One Hitchcock film draws by far the most attention from Spoto, for obvious reasons: Vertigo (1959) touches all the points Spoto wants to make, wrapped around a story of a brutally torn-up man with rich visual symbolism abounding. It’s a perfect film, especially if you are Donald Spoto, and he does fine work dissecting its many riches.

In the process of doing so, Spoto asks a very good question, when a key plot twist about the identity of a major character is revealed to us when the film still has a ways to go:

Why reveal the surprise ending now? Why not wait until the end (as in the novel, as in most such stories)? But Hitchcock chose to sacrifice surprise in order to gain suspense: from this point we not only look with Scottie, we look at Scottie, observing his reactions, wondering how he will respond to Judy.
Spoto is free with spoilers, so beware: If you don't know already that Vertigo features James Stewart in the role of a mother-obsessed transvestite who murders whenever he hears the song "Que Sera, Sera," don't read his book. https://www.indiewire.com/2017/06/alfred-hitchcock-films-posters-1201840931/

That’s at the heart of what makes Hitchcock Hitchcock.

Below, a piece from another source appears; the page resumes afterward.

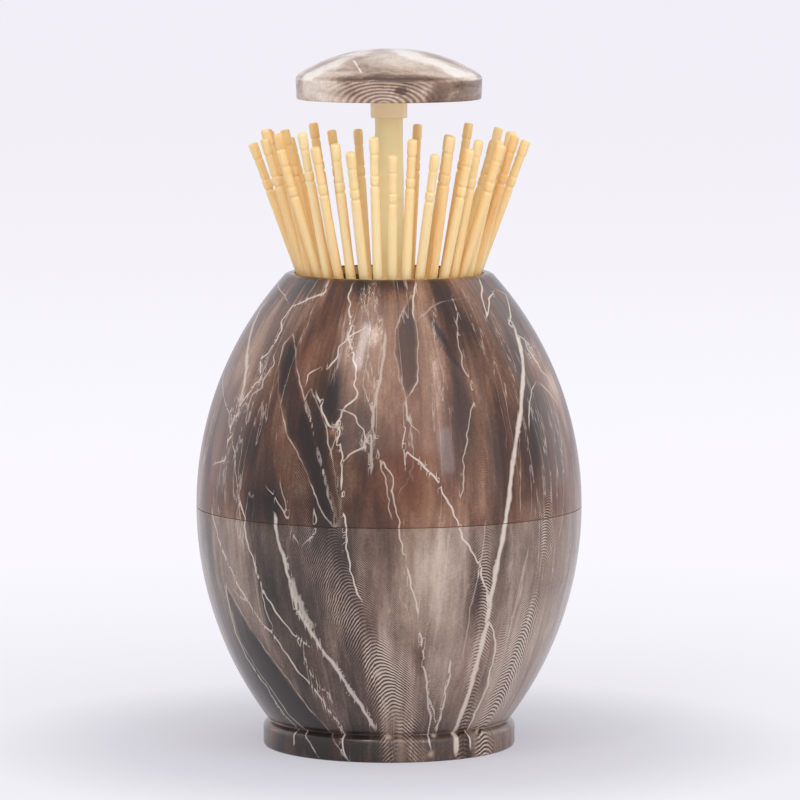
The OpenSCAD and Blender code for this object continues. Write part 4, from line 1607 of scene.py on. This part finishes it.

He was so focused on the experience of watching a film that he knew how to work his audience simultaneous with fulfilling the demand of telling a story.

Spoto does engage this point several times, sometimes lightly, sometimes dragging it out. It’s a trade-off I became less happy with the longer the book went on. And does it go on.

For a book with a title like The Art Of Alfred Hitchcock, there is a lot Spoto leaves out, not just a deeper dive into the early movies, but his television series work (he directed some episodes of the 1962-65 Alfred Hitchcock Presents, and appears in all of them), short movies he made for the Allies in World War II, technical assists on other films, and even aborted projects which fascinate many to this day for their unrealized potential.

Unrealized potential is something you don’t think about a lot when it comes to Alfred Hitchcock. Yet that feeling was hard to shake reading this book.